Home Health & Hospice Week

Regulations:

Hospice Proposed Rule To Add Major Election Burden

Plus: Regulation also addresses wage index, HQRP, and alternative care models.

Hospices will have to submit expanded election statements and entirely new “addendum” documents about unrelated items, if the hospice 2020 proposed rule is finalized as-is.

The Centers for Medicare & Medicaid Services proposes the changes to address concerns that hospices aren’t informing patients adequately about what they cover, indicates the rule released April 19. The rule also implies that hospices may be denying coverage of items inappropriately, or claiming them as unrelated to the terminal illness.

“While the intent is sound” for the election statement and related addendum changes, “we believe the changes will impose burdens on hospice providers that are far more substantial than CMS contemplates,” the National Association for Home Care & Hospice’s Theresa Forster tells Eli. (For more details about the proposal, see a future issue of Eli’s Home Care Week.)

Other provisions in the rule include:

  • Wage index. Medicare would eliminate the one-year wage index lag it currently uses for hospice, under the rule. “CMS is proposing to use the FY 2020 pre-floor, pre-reclassified hospital wage index data for the FY 2020 hospice wage index rather than using the FY 2019 pre-floor, pre-reclas­sified hospital wage index data,” the agency notes in a fact sheet about the rule.

“There are some positive aspects to this change, including that there may be increased opportunities for hospices to address concerns about wage index values with their local hospitals before they are finalized,” Forster says. But “a more negative aspect is that using an older wage index allows hospices to plan farther ahead and prepare for any major wage index swings that lie ahead.”

  •  HQRP. The rule contains a number of changes related to the Hospice Quality Reporting Program. CMS signals that it continues to work on possible claims-based quality measures, is implementing a new “iQIES” system to replace QIES, and proposes making the CAHPS survey size exemption automatic.

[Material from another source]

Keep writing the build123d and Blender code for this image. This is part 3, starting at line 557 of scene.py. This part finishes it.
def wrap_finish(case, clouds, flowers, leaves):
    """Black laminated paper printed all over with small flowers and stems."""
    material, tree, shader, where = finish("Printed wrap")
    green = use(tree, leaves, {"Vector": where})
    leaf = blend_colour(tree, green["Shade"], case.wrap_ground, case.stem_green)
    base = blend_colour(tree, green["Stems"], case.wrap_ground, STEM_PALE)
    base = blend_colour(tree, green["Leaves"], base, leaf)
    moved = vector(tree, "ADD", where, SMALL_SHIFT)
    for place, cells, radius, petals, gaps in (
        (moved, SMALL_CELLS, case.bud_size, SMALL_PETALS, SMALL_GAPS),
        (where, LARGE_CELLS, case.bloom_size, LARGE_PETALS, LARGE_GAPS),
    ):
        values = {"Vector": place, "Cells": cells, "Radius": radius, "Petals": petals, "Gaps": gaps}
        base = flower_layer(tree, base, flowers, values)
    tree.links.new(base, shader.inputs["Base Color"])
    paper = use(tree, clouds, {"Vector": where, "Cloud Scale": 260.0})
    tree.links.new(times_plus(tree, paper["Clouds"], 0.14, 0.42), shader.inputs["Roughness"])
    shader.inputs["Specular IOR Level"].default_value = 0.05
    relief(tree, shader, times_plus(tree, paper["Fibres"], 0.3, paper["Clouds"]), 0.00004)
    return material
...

“Starting with FY 2022 we propose to provide an automatic exemption to any hospice that (1) is an active agency and (2) according to CMS data sources has served less than a total of 50 unique decedents/caregivers in the reference year,” the rule says. “The automatic exemption is good for 1 year and will be reassessed in subsequent years. Hospices with fewer than 50 unique decedents/caregivers in the reference year would not be required to submit an exemption request form.”

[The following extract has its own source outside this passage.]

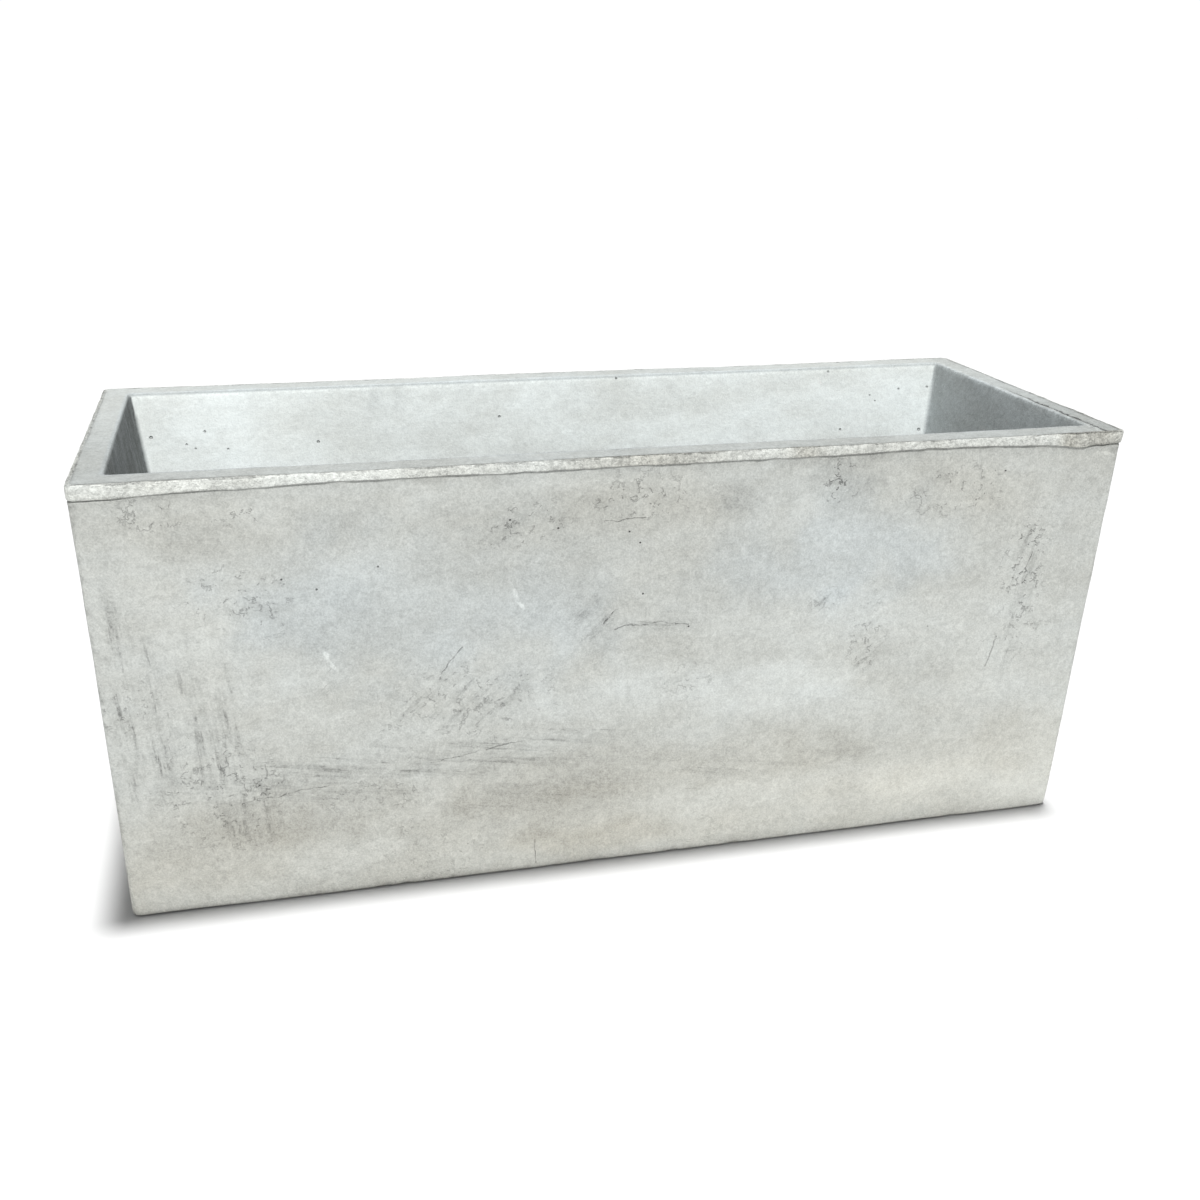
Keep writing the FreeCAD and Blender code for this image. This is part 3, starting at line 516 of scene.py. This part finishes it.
class Nodes:
    """Short ways to write one material's nodes. Places are object coordinates, in metres."""

    def __init__(self, name):
        self.material = bpy.data.materials.new(name)
        self.material.use_nodes = True
        self.tree = self.material.node_tree
        self.tree.nodes.clear()
        self.place = self.value("ShaderNodeTexCoord", {}, "Object")
        self.x, self.y, self.z = (self.value("ShaderNodeSeparateXYZ", {0: self.place}, k)
                                  for k in range(3))

    def add(self, kind, inputs=None, **settings):
        node = self.tree.nodes.new(kind)
        for name, value in settings.items():
            setattr(node, name, value)
        for name, value in (inputs or {}).items():
            if isinstance(value, Value):
                self.tree.links.new(value.socket, node.inputs[name])
            else:
                node.inputs[name].default_value = value
        return node

    def value(self, kind, inputs, which=0, **settings):
        """One output of a new node."""
        return Value(self, self.add(kind, inputs, **settings).outputs[which])

    def math(self, operation, a, b=0.0, clamp=False):
        return self.value("ShaderNodeMath", {0: a, 1: b}, operation=operation, use_clamp=clamp)

    def vector(self, operation, a, b=(0, 0, 0)):
        which = "Value" if operation in ("LENGTH", "DOT_PRODUCT") else "Vector"
        return self.value("ShaderNodeVectorMath", {0: a, 1: b}, which, operation=operation)

    def ramp(self, value, low, high, start=0.0, end=1.0):
        """Turns low..high into start..end, with soft ends."""
        return self.value("ShaderNodeMapRange", {0: value, 1: low, 2: high, 3: start, 4: end},
                          interpolation_type="SMOOTHSTEP")

    def noise(self, size, detail=3.0, stretch=(1, 1, 1), turn=0.0, shift=0.0, roughness=0.55):
        """Noise from 0 to 1 whose features are about size across, times stretch along each axis.
        turn is an angle in the plane of x and z."""
        place = self.place
        if turn:
            place = self.value("ShaderNodeVectorRotate", {"Vector": place, "Angle": turn},
                               rotation_type="Y_AXIS")
        scaled = self.value("ShaderNodeMapping", {
            "Vector": place, "Location": (shift, shift * 1.7, shift * 0.6),
            "Scale": tuple(0.5 / (size * s) for s in stretch)})
        return self.value("ShaderNodeTexNoise", {"Vector": scaled, "Scale": 1.0, "Detail": detail,
                                                 "Roughness": roughness}, "Fac")

    def cells(self, size, shift=0.0):
        """Distance to the nearest of scattered points, in cells, and a number that varies by cell."""
        place = self.vector("ADD", self.place, (shift, shift * 0.7, shift * 1.3))
        node = self.add("ShaderNodeTexVoronoi", {"Vector": place, "Scale": 1.0 / size})
        colour = Value(self, node.outputs["Color"])
        return (Value(self, node.outputs["Distance"]),
                self.value("ShaderNodeSeparateColor", {0: colour}))

    def mix(self, share, a, b):
        return self.value("ShaderNodeMix", {0: share, 6: a, 7: b}, 2, data_type="RGBA")

    def attribute(self, name):
        return self.value("ShaderNodeAttribute", {}, "Fac", attribute_name=name)

    def finish(self, colour, roughness, height, edge=0.0, **settings):
        """Ends the material in a Principled shader; height is the relief in metres, and edge the
        radius that sharp edges seem rounded to."""
        relief = {"Strength": 1.0, "Distance": 1.0, "Height": height}
        if edge:
            relief["Normal"] = self.value("ShaderNodeBevel", {"Radius": edge}, samples=4)
        shader = self.value("ShaderNodeBsdfPrincipled", {
            "Base Color": colour, "Roughness": roughness,
            "Normal": self.value("ShaderNodeBump", relief), **settings})
        self.add("ShaderNodeOutputMaterial", {"Surface": shader})
        return self.material


# Single scratches on the front: x and z of both ends, width
FRONT_SCRATCHES = (
    (-0.022, 0.2665, 0.016, 0.2695, 0.0008), (0.016, 0.2695, 0.052, 0.266, 0.0008),
    (-0.17, 0.262, -0.19, 0.233, 0.0007), (-0.19, 0.23, -0.192, 0.219, 0.001),
    (-0.036, 0.377, 0.002, 0.38, 0.0007), (-0.021, 0.286, -0.034, 0.272, 0.001),
    (-0.38, 0.115, -0.3, 0.125, 0.0005), (-0.2, 0.138, -0.11, 0.153, 0.0005),
    (0.392, 0.22, 0.384, 0.185, 0.001), (-0.098, 0.036, -0.098, 0.008, 0.0005),
)

# Pale ticks where the front was knocked, written likewise
FRONT_TICKS = (
    (-0.2975, 0.268, -0.29, 0.25, 0.003), (-0.121, 0.314, -0.113, 0.296, 0.003),
    (0.472, 0.417, 0.49, 0.415, 0.0022),
)

# Air holes: on the front (x, z) and on the inside of the back wall (x, depth under the rim)
FRONT_HOLES = ((-0.125, 0.385), (-0.08, 0.374), (-0.3, 0.33), (-0.33, 0.342), (-0.012, 0.366),
               (-0.001, 0.354), (0.004, 0.301), (0.372, 0.404), (-0.245, 0.348), (0.052, 0.262))
BACK_HOLES = ((-0.453, 0.048, 0.0022), (-0.397, 0.044, 0.0016), (-0.277, 0.061, 0.002),
              (-0.073, 0.042, 0.0017), (0.0655, 0.004, 0.0015), (0.33, 0.006, 0.0017),
              (0.423, 0.03, 0.0016), (0.461, 0.029, 0.0018), (0.347, 0.076, 0.0018),
              (0.452, 0.081, 0.0026), (-0.417, 0.057, 0.0014), (-0.408, 0.062, 0.0013),
              (-0.374, 0.064, 0.0014), (0.385, 0.036, 0.0012), (0.392, 0.043, 0.0012))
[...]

  • Assessment tool. The tool formerly known as “HEART” is still under development, as CMS reported in a recent Special Open Door Forum. The tool will get a new name, however, as it is too easily confused with the Hospice Abstraction Reporting Tool (HART).
  • MA/ACOs. CMS wants your two cents on how hospice should fit into “alternative care delivery models” including Medicare Advantage and Accountable Care Organizations.